Il n’est de richesse que d’hommes*
Le Maroc a longtemps survendu son capital géographique et ses atouts politiques qui ont favorisé son ouverture au commerce international. La définition des infrastructures dans lesquelles le pays a investi durant les deux dernières décennies est extensive. Ports, aéroports, autoroutes… y figurent en bonne place. Mais au-delà des routes et des ponts, de l’énergie renouvelable, le Maroc rechigne encore à investir dans sa population, véritable facteur clé de tout développement. Les investissements dans la santé, la protection sociale, l’éducation et l’emploi, qui sont les fondements du capital humain, n’ont pas reçu l’attention qu’ils méritent, ni l’ingénierie efficiente ou la méthodologie appliquée aux politiques sectorielles. Comme tout capital, le capital humain peut pourtant augmenter, sous l’effet de meilleurs services d’éducation et de santé. De nombreux rapports font le lien, chiffres à l’appui, entre investissements dans la santé et l’éducation et croissance du PIB.
Il n’est cependant pas exagéré de dire que la protection sociale a réalisé quelques satisfecits. Le Maroc vient de franchir une nouvelle étape en matière de cohésion sociale avec la généralisation de la protection sociale, actée en avril dernier par le Roi Mohammed VI. L’exécution de ce grand chantier se fera par étape avec, dès 2022, l’élargissement de l’Assurance maladie obligatoire à 22 millions nouveaux bénéficiaires, puis la généralisation des allocations familiales et, dès 2025 l’élargissement de l’assiette des adhérents aux régimes de retraite. Une gageüre qui mérite tout de même d’être soutenue vu que la Banque mondiale et l’OMS affirment que la Couverture Sanitaire Universelle (CSU) permet à elle seule la réalisation des 17 Objectifs du Développement Durable de l’ONU.
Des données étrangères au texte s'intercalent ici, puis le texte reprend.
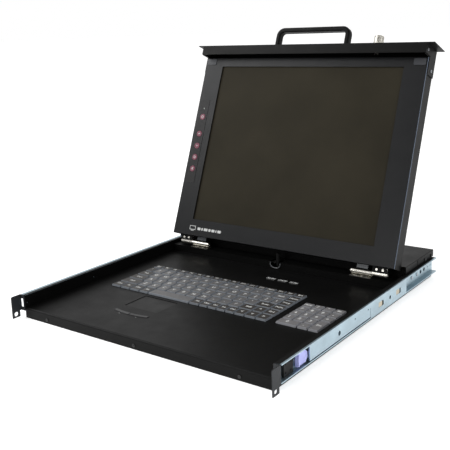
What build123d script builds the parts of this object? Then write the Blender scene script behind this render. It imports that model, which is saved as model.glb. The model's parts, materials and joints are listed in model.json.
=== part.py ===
from build123d import *
import os

# Rack console drawer: folding 17 inch display, notebook keyboard, switch unit at the rear.
# Millimetres. X to the right, Y to the rear, Z up. The underside is at Z = 0.
# Inside the functions Y is counted from the front edge. The finished parts are moved so
# that the origin is the middle of the underside.
# The lid is drawn upright about its hinge axis: Z up along the lid, -Y out of the screen.

# ---- sheet metal and general fits ----
sheet = 1.2
clear = 0.3
moving_gap = 0.4
turning_fit = 0.05
past = 1.0
screw_d = 2.4
screw_head_d = 4.4
screw_head = 1.2
screw_reach = 2.0

# ---- drawer slides ----
slide_low = 9.4
slide_height = 22.4
slide_high = slide_low + slide_height
slide_middle = slide_low + slide_height / 2
slide_sheet = 1.5
slide_deep = 8.8
slide_start = 2.8

# ---- tray ----
tray_half = 208.0
tray_depth = 444.0
outer_half = tray_half + sheet
slide_reach = outer_half + slide_deep
slide_end = tray_depth - 2.0
wall_top = slide_high - 0.8
deck_top = 14.5
deck_flange = 10.0
front_bend = 2.5
well_depth = tray_depth - 127.5
shelf_top = slide_high - 5.8
box_start = tray_depth - 102.0
shelf_rear_margin = 4.0
front_screw_x = 163.0
front_screw_z = 5.0
front_head = 0.7
wall_rivet_ys = (4.6, 130.7)

# ---- rear box ----
skirt_low = slide_high + 1.2
box_top = skirt_low + 10.4
cover_half = outer_half + 2.8
skirt_slot_y = tray_depth - 61.0
skirt_slot_w = 1.6
skirt_screw_z = skirt_low + 3.0
skirt_screw_ys = (tray_depth - 32.0, tray_depth - 8.0)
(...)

Par contre, le Maroc souffre (encore) depuis plusieurs années déjà du statut de dernier de la classe en matière d’éducation, avec d’importantes lacunes au chapitre des compétences. L’insuccès de la réforme de l’éducation depuis l’adoption de la charte de l’éducation en 2000 a fait l’objet de beaucoup de rapports alarmants. La transformation digitale, qui a donné naissance à de nouveaux outils et de nouveaux métiers, est venue compliquer la donne. Comment dès lors se préparer aux nouveaux métiers qui seront créés dans les prochaines décennies alors que l’enseignement marocain est incapable de suivre les tendances actuelles? Dans un monde en transition, l’éducation est pourtant devenue essentielle dans la lutte contre la pauvreté et les inégalités. Comme l’indique l’OCDE, la qualité de l’enseignement peut être «une variable prédictive très probante de la prospérité économique des Nations». C’est dire l’urgence aujourd’hui d’une «renaissance éducative», inclusive et pas excluante. L’importance accordée à l’éducation est aussi justifiée par la nécessité de répondre aux fortes attentes des citoyens marocains consultés dans le cadre du Nouveau modèle de développement et qui ont placé l’éducation et la santé de qualité parmi leurs grandes priorités. «L’Education n’est pas une priorité, c’est La priorité», disait à juste titre Mehdi Ben Barka. Si le Maroc ne part pas de ce postulat (classique), il ne parviendra jamais à tirer le plus grand dividende économique de cette richesse immatérielle.